• Material for this exercise:
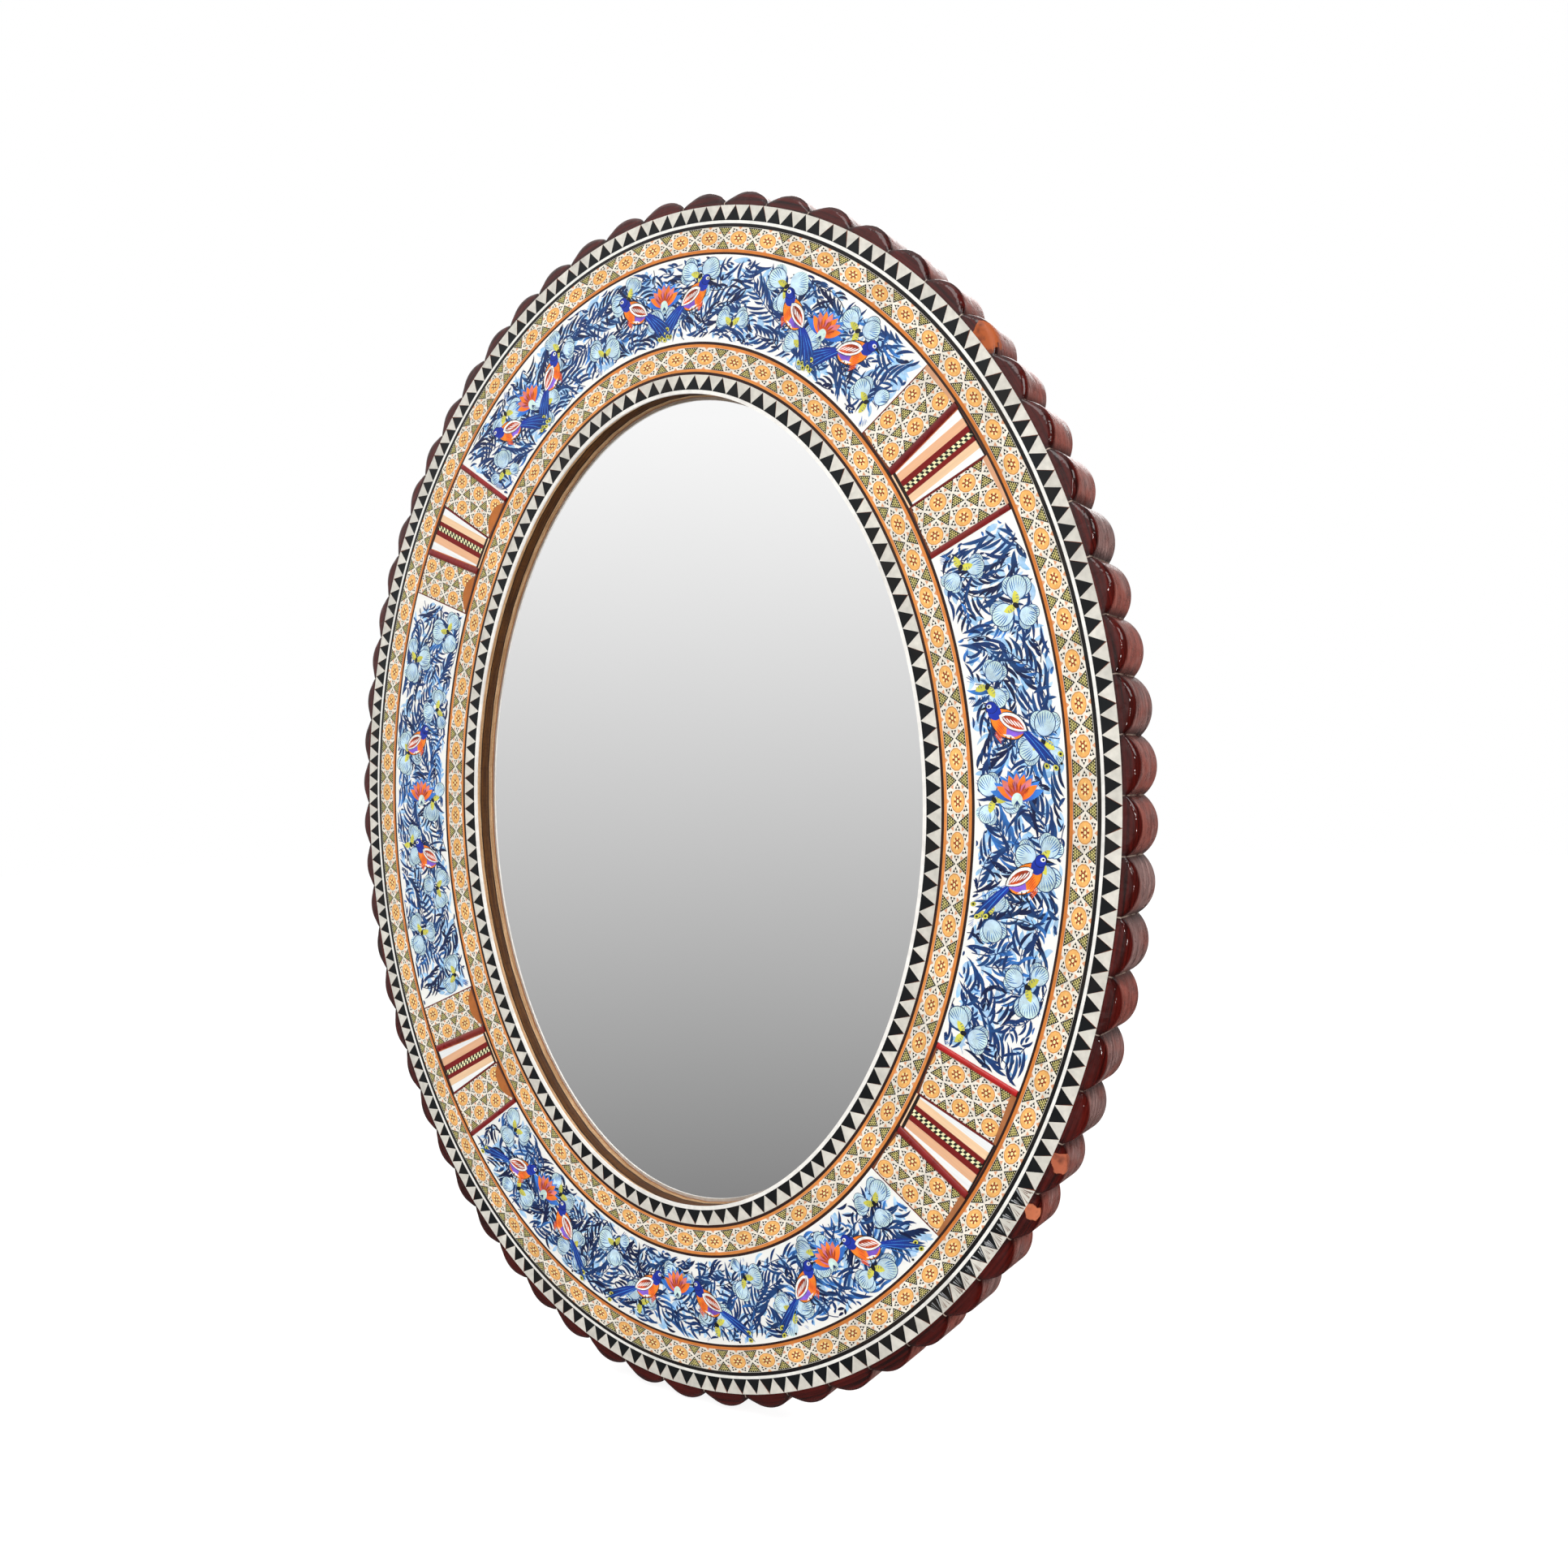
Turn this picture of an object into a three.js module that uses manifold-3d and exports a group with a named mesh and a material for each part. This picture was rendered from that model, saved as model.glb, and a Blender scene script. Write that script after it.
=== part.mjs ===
// Inlaid oval wall mirror, in millimetres. +Z is up, +Y runs into the wall and the viewer stands on -Y.
// The origin is the middle of the backing board's back face, which lies flat on the wall.
import * as THREE from 'three';
import { mergeVertices } from 'three/addons/utils/BufferGeometryUtils.js';
import Module from 'manifold-3d';

// Driving dimensions

// The outer edge of the thin white line is the oval that the whole frame is set out from.
const OVAL_HALF_WIDTH = 184.5;
const OVAL_HALF_HEIGHT = 237.2;

// Widths of the strips, from that oval outward.
const OUTER_TRIANGLE_BAND = 6;
const RIM_VALLEY_WIDTH = 1.2;
const LOBE_HEIGHT = 4.9;

// Widths of the strips, from that oval inward to the opening.
const WHITE_LINE = 1.2;
const OUTER_BLACK_LINE = 1.4;
const OUTER_STAR_BAND = 8.7;
const OUTER_ORANGE_LINE = 1.2;
const OUTER_DARK_LINE = 0.9;
const PAINTED_BAND = 34.6;
const MIDDLE_DARK_LINE = 1.1;
const MIDDLE_ORANGE_LINE = 1.2;
const INNER_STAR_BAND = 8.7;
const INNER_ORANGE_LINE = 1.1;
const INNER_DARK_LINE = 1.1;
const INNER_TRIANGLE_BAND = 6.1;
const BONE_EDGE = 1.5;

// Thickness of each layer, from the face back to the wall.
const INLAY_THICKNESS = 0.8;
const GROUND_THICKNESS = 3.3;
const LIP_THICKNESS = 2.1;
const GLASS_THICKNESS = 4;
const PACKING_THICKNESS = 3.8;
const BACKING_THICKNESS = 6;

// The bone edge stands inward over the boards behind it.
const BONE_OVERHANG = 1.1;

// The carved rim is built up from six blocks, each with eleven lobes.
const LOBES_PER_SEGMENT = 11;
const RIM_SEGMENTS = 6;
const LOBE_STEPS = 4;
const RIM_EDGE_RADIUS = 3;
const MOST_OF_RIM_ROUNDED = 0.7;

// The back board's larger opening holds the glass, the packing sheet and the backing board.
const GLASS_OVERLAP = 5;
const GLASS_CLEARANCE = 0.5;

// Each divider is a fan between two star blocks, with a red bead beside each block.
// These are distances along the oval from the divider's middle, at its outer and inner ends.
const DIVIDER_OUTER_EDGES = [-33.4, -30.8, -9.8, 12.9, 16.0, 36.0];
const DIVIDER_INNER_EDGES = [-35.6, -32.6, -9.0, 9.3, 13.2, 36.8];
const DIVIDER_PIECES = ['bead_a', 'star_block_a', 'fan', 'bead_b', 'star_block_b'];
const DIVIDER_PLACES = [
  { name: 'upper_right', turn: 0.1067, way: 1 },
  { name: 'upper_left', turn: 0.3917, way: 1 },
  { name: 'lower_left', turn: 0.6067, way: -1 },
  { name: 'lower_right', turn: 0.8910, way: -1 },
];
const PANEL_SIDES = ['top', 'left', 'bottom', 'right'];
const BEAD_HEIGHT = 0.8;
const BEAD_END_CLEARANCE = 0.3;
const BEAD_ARC_STEPS = 5;

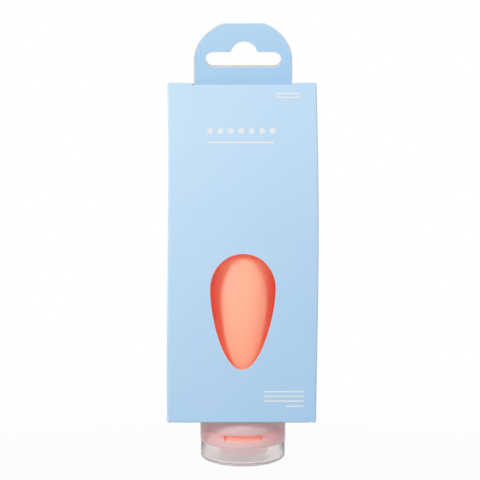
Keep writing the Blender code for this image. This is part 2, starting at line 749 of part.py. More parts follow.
def main():
    """Build the bottle, its cap and the carton."""
    clear_scene()
    parts = new_collection("squeeze_bottle")
    cutters = new_collection("cutters")
    pivots = new_collection("joint_axes")
    finishes = {
        "silicone": finish("coral_silicone", (0.95, 0.32, 0.20), 0.5),
        "frosted": finish("frosted_plastic", (0.75, 0.58, 0.56), 0.45, 0.4),
        "coral": finish("coral_plastic", (0.94, 0.30, 0.20), 0.4),
        "clear": finish("clear_plastic", (0.82, 0.78, 0.76), 0.15, 0.8),
        "card": finish("blue_board", (0.51, 0.71, 0.88), 0.6),
    }
    make_bottle(parts, cutters, finishes)
    make_valve(parts, cutters, finishes)
    make_cap_base(parts, cutters, finishes)
    make_collar(parts, cutters, finishes)
    ring = make_label_ring(parts, finishes)
    attach(ring, pivot("label_ring_axis", (0.0, 0.0, DECK_FACE), pivots))
    lid = make_lid(parts, cutters, finishes)
    attach(lid, pivot("lid_axis", LID_AXIS, pivots))
    make_panels(parts, finishes)
    make_hang_tab(parts, finishes)
    make_top(parts, pivots, finishes)
    make_cradle(parts, pivots, finishes)
    soften_shading()


main()
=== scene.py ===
"""The looks of a squeeze bottle that stands cap down in its hanging board carton.

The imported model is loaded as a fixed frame. Every piece here is a fine mesh with its own procedural
finish, built in the frame's metres, and rides on the frame's body that carries it.
"""

from __future__ import annotations

import logging
import math
from dataclasses import dataclass, field
from enum import Enum
from typing import Callable, Iterable, Sequence

import bmesh
import bpy
import numpy as np
from mathutils import Matrix, Vector
from mathutils.geometry import delaunay_2d_cdt

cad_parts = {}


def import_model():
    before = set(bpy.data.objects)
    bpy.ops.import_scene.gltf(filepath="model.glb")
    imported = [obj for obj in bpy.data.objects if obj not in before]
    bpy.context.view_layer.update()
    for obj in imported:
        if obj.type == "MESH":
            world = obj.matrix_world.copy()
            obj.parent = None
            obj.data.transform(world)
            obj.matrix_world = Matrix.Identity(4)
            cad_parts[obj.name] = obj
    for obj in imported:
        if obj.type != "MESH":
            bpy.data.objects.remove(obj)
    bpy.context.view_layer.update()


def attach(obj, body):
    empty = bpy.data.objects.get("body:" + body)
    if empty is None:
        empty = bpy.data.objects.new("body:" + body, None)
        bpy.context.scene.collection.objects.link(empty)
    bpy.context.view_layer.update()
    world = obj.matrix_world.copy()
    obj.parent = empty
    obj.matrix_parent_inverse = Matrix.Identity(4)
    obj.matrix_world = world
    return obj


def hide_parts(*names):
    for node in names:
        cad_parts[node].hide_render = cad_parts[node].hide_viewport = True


LOG = logging.getLogger("squeeze_bottle")

Point2 = tuple[float, float]
Point3 = tuple[float, float, float]
Span = tuple[float, float]
Outline = list[Point2]
Colour = tuple[float, float, float]
Socket = bpy.types.NodeSocket
Thing = bpy.types.Object
Material = bpy.types.Material
Tree = bpy.types.NodeTree

MERGE_DISTANCE = 1e-6
SHORTEST = 1e-12
TINY = 1e-18
TURN_STEPS = 128
ROD_SEGMENTS = 48
ROD_BEVEL_STEPS = 3
BRICK_BEVEL_STEPS = 4
SHARP_ANGLE = math.radians(38.0)
BOARD_SHARP_ANGLE = math.radians(50.0)
QUARTER = math.pi / 2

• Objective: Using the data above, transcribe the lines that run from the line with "make_valve(parts, cutters, finishes)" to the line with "bpy.data.objects.remove(obj)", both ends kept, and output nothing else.

• Result of the task:
    make_valve(parts, cutters, finishes)
    make_cap_base(parts, cutters, finishes)
    make_collar(parts, cutters, finishes)
    ring = make_label_ring(parts, finishes)
    attach(ring, pivot("label_ring_axis", (0.0, 0.0, DECK_FACE), pivots))
    lid = make_lid(parts, cutters, finishes)
    attach(lid, pivot("lid_axis", LID_AXIS, pivots))
    make_panels(parts, finishes)
    make_hang_tab(parts, finishes)
    make_top(parts, pivots, finishes)
    make_cradle(parts, pivots, finishes)
    soften_shading()


main()
=== scene.py ===
"""The looks of a squeeze bottle that stands cap down in its hanging board carton.

The imported model is loaded as a fixed frame. Every piece here is a fine mesh with its own procedural
finish, built in the frame's metres, and rides on the frame's body that carries it.
"""

from __future__ import annotations

import logging
import math
from dataclasses import dataclass, field
from enum import Enum
from typing import Callable, Iterable, Sequence

import bmesh
import bpy
import numpy as np
from mathutils import Matrix, Vector
from mathutils.geometry import delaunay_2d_cdt

cad_parts = {}


def import_model():
    before = set(bpy.data.objects)
    bpy.ops.import_scene.gltf(filepath="model.glb")
    imported = [obj for obj in bpy.data.objects if obj not in before]
    bpy.context.view_layer.update()
    for obj in imported:
        if obj.type == "MESH":
            world = obj.matrix_world.copy()
            obj.parent = None
            obj.data.transform(world)
            obj.matrix_world = Matrix.Identity(4)
            cad_parts[obj.name] = obj
    for obj in imported:
        if obj.type != "MESH":
            bpy.data.objects.remove(obj)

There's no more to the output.